I do not foresee this (above) being an issue in the long term. If you are interested in reading more expand below, but unless you are a Go developer and you have no plans to adopt Go modules, this won’t impact you.

Planned changes to the workspace.

The concept of base and path is a legacy concept. It was created for Go projects so the GOPATH could be preserved in between build steps. The base was mounted as a volume, and the path was the working directory. This allowed mounting /go and preserving /go/pkg and /go/bin across pipeline steps. Anyway … with the ability to mount empty directory volumes and the advent of Go modules the workspace will probably be deprecated later in 2019.

Version 1.0.0-rc.4 also includes some additional Kubernetes improvements (thanks to paulreimer):

  1. Fixed an issue with cloning private gcr images
  2. Fixed an issue when cloning private images, missing imagePullSecrets in spec
  3. Enabled nodeAffinity so that you can send Pipelines to specific nodes.

The Kubernetes runtime is coming along nicely, however, it still lacks feature parity with the Docker runtime. Here are some things that I plan to address over the coming weeks:

  1. Global secrets not enabled
  2. Global registry credentials not enabled
  3. Global volumes not enabled
  4. Global resource limits not enabled
  5. Non-x86_64 Pipelines are not supported
  6. Other features I have not considered? Probably.

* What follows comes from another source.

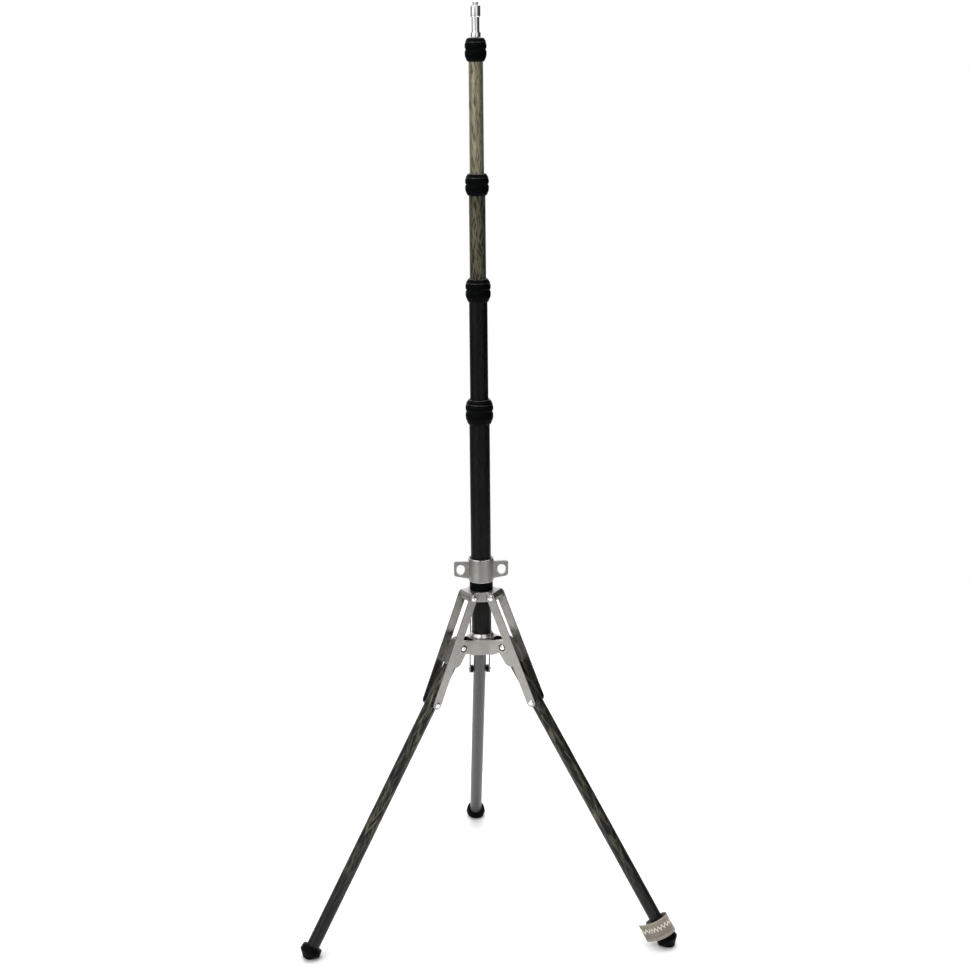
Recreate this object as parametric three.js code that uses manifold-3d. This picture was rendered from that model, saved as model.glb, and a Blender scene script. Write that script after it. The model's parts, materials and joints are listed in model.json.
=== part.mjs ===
// Folding travel stand: a telescoping carbon column on three reverse-folding legs.
// Millimetres, +Z up. The column is built on its own axis and then moved so that
// the middle of the whole stand's footprint is at the origin.
import * as THREE from 'three';
import { mergeVertices } from 'three/addons/utils/BufferGeometryUtils.js';
import Module from 'manifold-3d';

const wasm = await Module();
wasm.setup();

// ---------- driving dimensions ----------
const GAP = 0.3;
const WALL = 1.1;
const TUBE_RADIUS = [16, 14.25, 12.6, 11, 9.5];
const TUBE_SIDES = 24;
const ROUND_SIDES = 20;
const PIN_SIDES = 16;
const LOCK_SIDES = 14;

// Twist locks, lowest first: outer radius, height of the bottom edge, overall height.
const LOCKS = [
  { radius: 22.4, bottom: 832, height: 40 },
  { radius: 20.1, bottom: 1026.6, height: 35.8 },
  { radius: 18.7, bottom: 1189.6, height: 33.1 },
  { radius: 16.9, bottom: 1388.6, height: 34.4 },
];
const TUBE_BELOW_LOCK_TOP = 12;
const TUBE_LENGTH = [403.5, 424, 445, 466, 464];
const COLUMN_FOOT = 456.5;

const HUB_BOTTOM = 453;
const HUB_TOP = 478;
const HUB_RING_RADIUS = 21;
const LEG_PIVOT_RADIUS = 43.5;
const LEG_PIVOT_HEIGHT = 468.5;
const EAR_INNER = 11;
const EAR_OUTER = 14.5;
const EAR_END = { radius: 11.5, inset: 2.6, height: 470 };
const FACET_DISTANCE = 23.5;

const CARRIAGE_HUB_BOTTOM = 543;
const CARRIAGE_HUB_TOP = 559;
const CARRIAGE_RING_RADIUS = 23;
const ARM_PIN_RADIUS = 25.4;
const ARM_PIN_HEIGHT = 551;
const KNUCKLE_HALF = 14.9;
const SLIDER_RING = { radius: 18.75, bottom: 559.3, top: 572.6 };
const COLLAR = { radius: 20.3, bottom: 573, top: 611.5 };
const COLLAR_EAR = { tip: 43.7, thickness: 4.4, bottom: 577, top: 605.4 };
const EAR_HOLE = { distance: 33, height: 591.3, width: 13, length: 16.4 };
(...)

I will close this topic once I have broader confirmation the fix is working. If you experience any further issues unrelated to this thread, please start a new thread. Thanks everyone, and have a good weekend!


#34

Works for me on GKE. Thanks for the update and happy weekend Brad!


#35

Builds are running 100% fine now on GKE node version - 1.11.5-gke.5. Thank you for your hard work on this!!!